11/15/2024 | Press release | Distributed by Public on 11/15/2024 10:14
Over 25 percent of adults in the U.S. suffer from seasonal allergies, but scientists have struggled to track allergy trends because cases don't always require medical care. Some allergy sufferers venture online to post about their itchy eyes, runny noses, and sneezing on social media or to search for remedies. Now, CU Boulder scientists are harnessing information from online activity to track allergy intensity across the U.S. The work, published recently in PNAS Nexus, reveals important regional patterns, including an allergy "hotspot" in the Southeastern U.S. and a winter allergy season in Colorado, Texas, and Florida.
"There isn't a good metric for measuring the intensity of seasonal allergies," said Elías Stallard-Olivera, a PhD student in Ecology and Evolutionary Biology at CU Boulder and lead author of the paper. "Traditional allergy prediction methods, like pollen counts, often fall short, making it essential to develop more reliable ways of identifying and tracking allergen sources."
Stallard-Olivera and Noah Fierer, CIRES fellow and CU Boulder professor of Ecology and Evolutionary Biology, decided to explore readily available data online.
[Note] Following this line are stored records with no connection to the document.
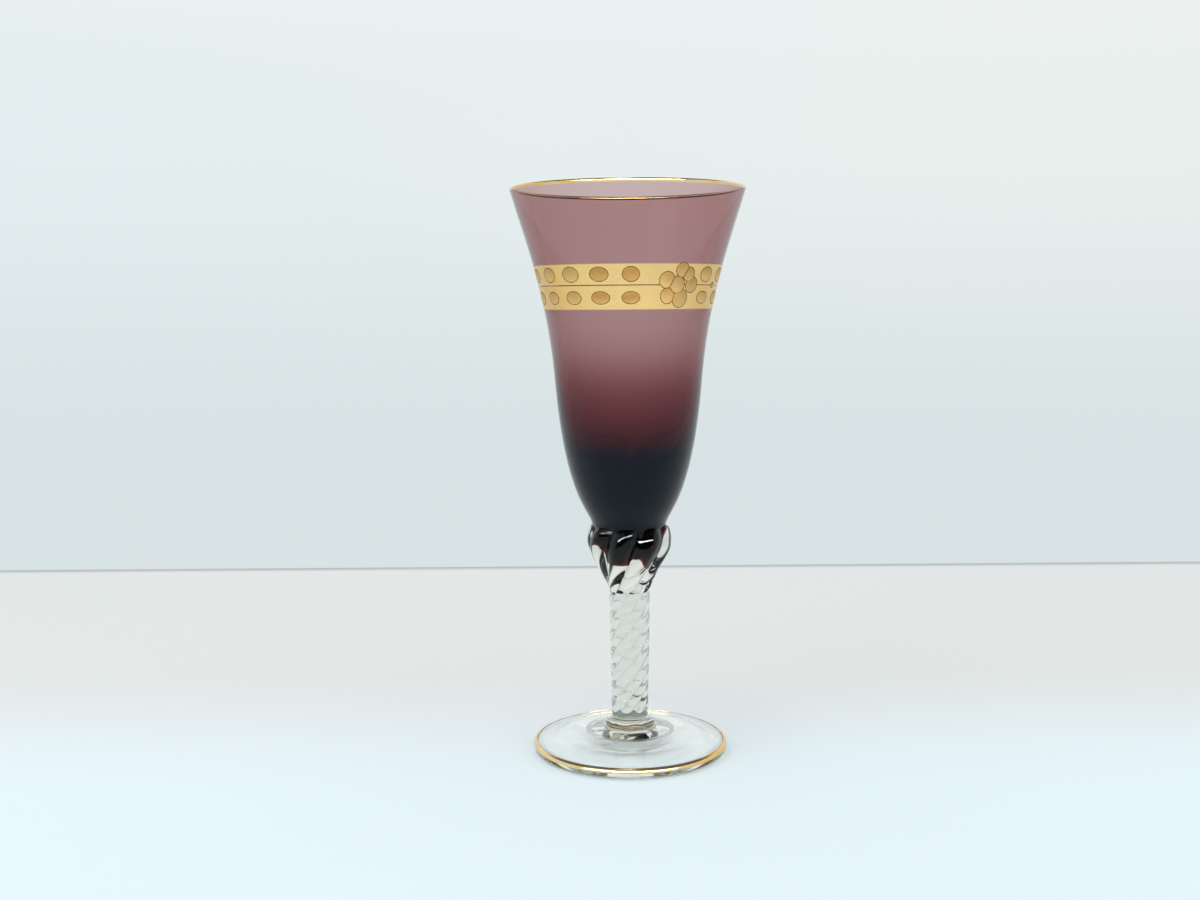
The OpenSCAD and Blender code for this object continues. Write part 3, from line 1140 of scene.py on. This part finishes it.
def surroundings():
    """The room: an even light, a pale wall past the glass, and a darker room that only reflections show."""
    world = bpy.data.worlds.new("pale_room")
    bpy.context.scene.world = world
    world.use_nodes = True
    tree = world.node_tree
    tree.nodes.clear()
    x, y, z = parts_of(tree, add_node(tree, "ShaderNodeTexCoord").outputs["Generated"])
    path = add_node(tree, "ShaderNodeLightPath").outputs
    glossy = Value(tree, path["Is Glossy Ray"])
    through = Value(tree, path["Is Transmission Ray"])
    mirrored = (glossy - through).clamped()
    # What lies past the glass
    ahead = mixed(tree, ranged(tree, x, -0.4, 0.4), WALL_LEFT, WALL_RIGHT)
    wall = mixed(tree, ranged(tree, z, -0.12, 0.13), WALL_LOW, ahead)
    high = mixed(tree, ranged(tree, z, 0.13, 0.4), wall, WALL_HIGH)
    # The room as glass shows it after a reflection, and as a polished surface mirrors it
    behind = mixed(tree, mirrored, BEHIND_IN_GLASS, BEHIND_MIRRORED)
    beside = mixed(tree, mirrored, BESIDE_IN_GLASS, high)
    above = mixed(tree, mirrored, ABOVE_IN_GLASS, ABOVE_MIRRORED)
    sides = mixed(tree, ranged(tree, x * x, 0.36, 0.7), high, beside)
    room = mixed(tree, ranged(tree, y, -0.6, -0.3), behind, sides)
    whole_room = mixed(tree, ranged(tree, z, 0.5, 0.65), room, above)
    reflected = Value(tree, path["Glossy Depth"]).clamped()
    shown = mixed(tree, reflected, high, whole_room)
    # Rays turned only by glass or polish see the room, the camera sees the wall, and the rest an even light
    turned = (glossy + through - Value(tree, path["Diffuse Depth"]) * 2).clamped()
    plain = mixed(tree, path["Is Camera Ray"], EVEN_LIGHT, high)
    sockets = {"Color": mixed(tree, turned, plain, shown), "Strength": 1.0}
    shader = add_node(tree, "ShaderNodeBackground", {}, sockets)
    add_node(tree, "ShaderNodeOutputWorld", {}, {"Surface": shader.outputs[0]})


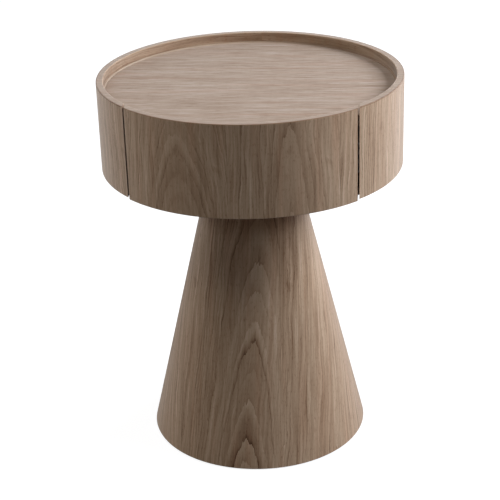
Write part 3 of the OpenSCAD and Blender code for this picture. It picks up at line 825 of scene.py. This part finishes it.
# %% Bent plywood for the cleat
bent_ply = plywood(
    "bent_ply", lambda paint: (paint.x * paint.x + paint.y * paint.y).root(),
    lambda paint: 1 - paint.normal_z.size().step(0.6, 0.8), along_axis("z"), along_axis("x"), 21.0,
)
wear(bent_ply, "front_cleat")

# %% [markdown]
# Fibreboard has no grain. It is pressed from fibres that lie both ways, and it is sealed with a
# brown lacquer here because it faces the floor. Beech, in the dowels, has short dark flecks along
# its fibres. Both are plain enough for a few streaks, so neither needs a function of its own.

# %% Fibreboard and beech
fibreboard = Paint("fibreboard", Specular_IOR_Level=0.3)
across, along = fibreboard.x, fibreboard.y
fibres = fibreboard.streaks(across, along, 1.2, 4.0, 2.0) + fibreboard.streaks(
    across, along, 5.0, 1.4, 3.0)
blotch = fibreboard.streaks(across, along, 60, 60, 4.0)
board_pale = 0.5 + 0.7 * fibres + 0.5 * blotch
board_tones = [(0.0, seen(78, 60, 46)), (0.5, seen(104, 84, 66)), (1.0, seen(134, 110, 88))]
board_tone = fibreboard.node("ShaderNodeValToRGB", {"stops": board_tones}, [board_pale])
fibreboard.finish(board_tone, 0.6 - 0.15 * board_pale, board_pale, 0.06)
wear(fibreboard, "drum_floor", "foot_ring")

beech = Paint("beech", Specular_IOR_Level=0.3)
flecks = beech.streaks(beech.x + beech.y, beech.z, 0.5, 3.5, 6.0).step(0.08, 0.2)
beech_pale = 0.6 + 0.5 * beech.streaks(beech.x - beech.y, beech.z, 1.5, 40, 7.0) - 0.4 * flecks
beech_tones = [(0.0, seen(170, 128, 86)), (1.0, seen(226, 192, 150))]
beech_tone = beech.node("ShaderNodeValToRGB", {"stops": beech_tones}, [beech_pale])
beech.finish(beech_tone, 0.62 + 0.1 * flecks, beech_pale, 0.05)
wear(beech, "carcass_dowels")

# %% [markdown]
# ## Metal, nylon and rubber
#
# The runners and screws are steel with a zinc plate, the balls are polished steel and the inserts
# turned brass. Plate isn't a mirror: it has a faint grain from rolling and small cloudy patches,
# some bluish and some warmer. An even grey with a high gloss looks like plastic, so one function
# varies colour and roughness for all three, and only the grain and the gloss differ.

# %% Metals


def metal(name, dark, bright, rough, along, wide, long, seed):
    """A bare metal with a brushed grain and a faint cloudiness."""
    paint = Paint(name, Metallic=1.0)
    along_grain = getattr(paint, along)
    across_grain = paint.x + paint.y + paint.z - along_grain
    brushed = paint.streaks(across_grain, along_grain, wide, long, seed)
    cloudy = paint.streaks(across_grain, along_grain, 7, 9, seed + 1)
    colour = paint.blend((0.5 + cloudy).step(0.3, 0.7), dark, bright)
    paint.finish(colour, rough + 0.2 * brushed + 0.04 * cloudy, brushed, 0.01)
    return paint


zinc = metal("zinc_plate", seen(157, 161, 166), seen(170, 171, 169), rough=0.38,
             along="y", wide=0.5, long=60, seed=31.0)
ball_steel = metal("ball_steel", seen(196, 198, 202), seen(214, 214, 216), rough=0.14,
                   along="z", wide=0.4, long=2, seed=33.0)
brass = metal("turned_brass", seen(196, 156, 84), seen(222, 186, 112), rough=0.30,
              along="z", wide=3, long=0.25, seed=35.0)
wear(zinc, "left_cabinet_rail", "right_cabinet_rail", "left_middle_rail", "right_middle_rail",
     "left_drawer_rail", "right_drawer_rail", "cabinet_rail_screws", "drawer_rail_screws",
     "front_screws", "neck_bolts", "bolt_washers")
wear(ball_steel, "left_outer_balls", "right_outer_balls", "left_inner_balls", "right_inner_balls")
wear(brass, "threaded_inserts")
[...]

They used machine learning to identify and extract counts of allergy-related social media posts on X, formerly known as Twitter, between 2016 and 2022. They then grouped the data by county.
Using online activity to track health trends is not new, but in recent years, scientists have raised concerns about the accuracy of the approach, including in Google's flu tracker. To validate their dataset, the team added an extra step - they used a statistical technique called "cointegration" to compare the occurrence of allergy-related social media posts to Google search frequency and hospital records from California.
Economists use cointegration to track the relationship between more than two things or variables over time. Variables are "cointegrated" when they exhibit the same patterns; for example, when the price of cacao beans rises, the price of chocolate also tends to increase. The study is one of the first to apply the statistical technique to online activity.
The team found a strong cointegration between the allergy-related online data and hospital records, which meant they could use their social media dataset as a "proxy" for seasonal allergy intensity.
Stallard-Olivera and Fierer calculated Z-scores, a measure of how far away a data point is from the average, for U.S. counties with populations greater than 500,000. Counties with higher, more positive Z-scores represent areas with more intense seasonal allergies, while counties with lower, more negative Z-scores represent areas with less intense seasonal allergies. They then used the Z-scores to build annual and monthly maps of seasonal allergy intensity.
Their results show that seasonal allergies are most severe in the Southeastern U.S. and least severe in Florida and Southern California. The team also discovered stark differences between regions within California; for example, allergies in the Central Valley are much more intense than elsewhere in the state.